U) . A 18.03.2015 foi deduzida a presente impugnação judicial [cf. fls. 3 dos autos].
V) . Foram prestadas garantias bancárias por forma a garantir o pagamento das liquidações identificadas em B), D), F), H), J) e M) do probatório [cf. fls. 65 a 76 dos autos].».
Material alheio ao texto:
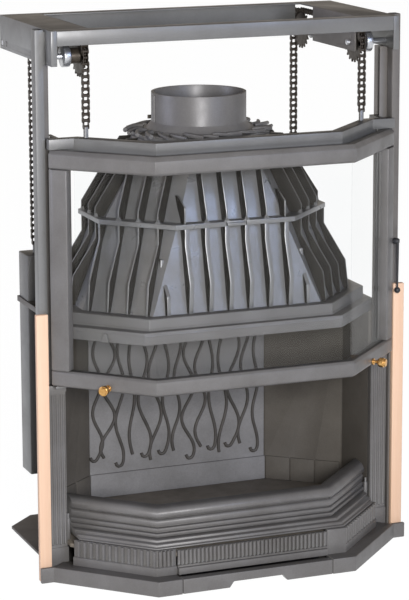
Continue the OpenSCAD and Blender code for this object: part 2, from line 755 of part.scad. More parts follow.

3. Fundamentação de direito
A questão que se suscita no presente recurso – saber se os atos impugnados padecem de vício de violação de lei, por inconstitucionalidade orgânica da norma contida no artigo 70.º, e posterior artigo 69.º, da Tabela de Taxas e outras Receitas do Município de Sintra, em violação do disposto nos artigos 103.º, n.º 2, e 165.º, n,º 1, alínea i), da Constituição da República Portuguesa, tem sido objeto de julgamento uniforme e reiterado por esta Secção de Contencioso Tributário, relativamente a outros municípios e a taxas substancialmente semelhantes à ora em causa, de que são exemplos os acórdãos de 15/11/2017, processo n.º 0173/15, de 12/02/2020, processo n.º 359/14.2BEAVR, de 03/06/2020, processo n.º 388/13.3BEAVR e de 17/06/2020, processo n.º 01693/14.7BESNT.
Por outro lado, essa jurisprudência, no que se refere ao juízo de conformidade constitucional de taxas municipais substancialmente idênticas às que estão em discussão neste recurso, devidas por equipamentos de abastecimento de carburantes líquidos, ar e água, inteiramente localizados em propriedade privada, tem vindo a ser confirmada pelo Tribunal Constitucional (cf. acórdãos do Tribunal Constitucional n.º 623/2019, de 23/10/2019, no processo com o n.º 107/2019; n.º 204/2019, proferido em 27/03/2019, no processo n.º 78/18; n.º 316/2014, proferido em 01/02/2014, no processo n.º 204/12; - n.º 581/2012, proferido em 05/12/2012, no processo n.º 204/12).
Assim sendo, e tendo em conta o disposto no artigo 8.º, n.º 3, do Código Civil, que dispõe que o julgador terá em consideração todos os casos que mereçam tratamento análogo, a fim de obter uma interpretação e aplicação uniformes do direito, cumpre julgar improcedente o recurso remetendo, no essencial, para a fundamentação expendida no referido acórdão de 15/11/2017, proferido no processo com o n.º 0173/15 (952/12.8BEAVR), que deverá ser lido com as necessárias adaptações ao presente caso, ao abrigo da faculdade que nos é concedida pelo n.º 5 do artigo 663.º do Código de Processo Civil, aplicável ex vi artigo 281.º do Código de Procedimento e de Processo Tributário.

Em conclusão:
I - A taxa prevista no artigo 70.º, e posterior artigo 69.º, da Tabela de Taxas e outras Receitas do Município de Sintra, quando aplicável a equipamentos de abastecimento de combustíveis líquidos inteiramente localizados em propriedade privada, não assenta em qualquer atribuição ou competência para licenciar o posto de abastecimento de combustíveis, mas antes no poder de tributar os particulares beneficiários de utilidades prestadas ou geradas pela actividade do município, designadamente pela prestação de serviços no domínio da prevenção de riscos e da proteção civil ou sobre a realização de atividades dos particulares que oneram permanentemente o ambiente do município, aspetos estes não valorados no quadro do licenciamento.
II - Essa taxa não padece de inconstitucionalidade por violação do princípio da legalidade tributária no sentido de reserva de lei formal, ínsito nos artigos 165.º, n.º 1, alínea i) e 103.º, n.º 2, da Constituição da República Portuguesa.

4- Decisão
Pelo exposto, em conferência, na Secção de Contencioso Tributário do Supremo Tribunal Administrativo, nega-se provimento ao recurso.

Custas pela Recorrente.

Não se procede à junção de cópia do acórdão remetido, porque se encontra disponível no sítio www.dgsi.pt

Lisboa, 14 de outubro de 2020. - Paula Fernanda Cadilhe Ribeiro (relatora) - Joaquim Manuel Charneca Condesso – Nuno Filipe Morgado Teixeira Bastos.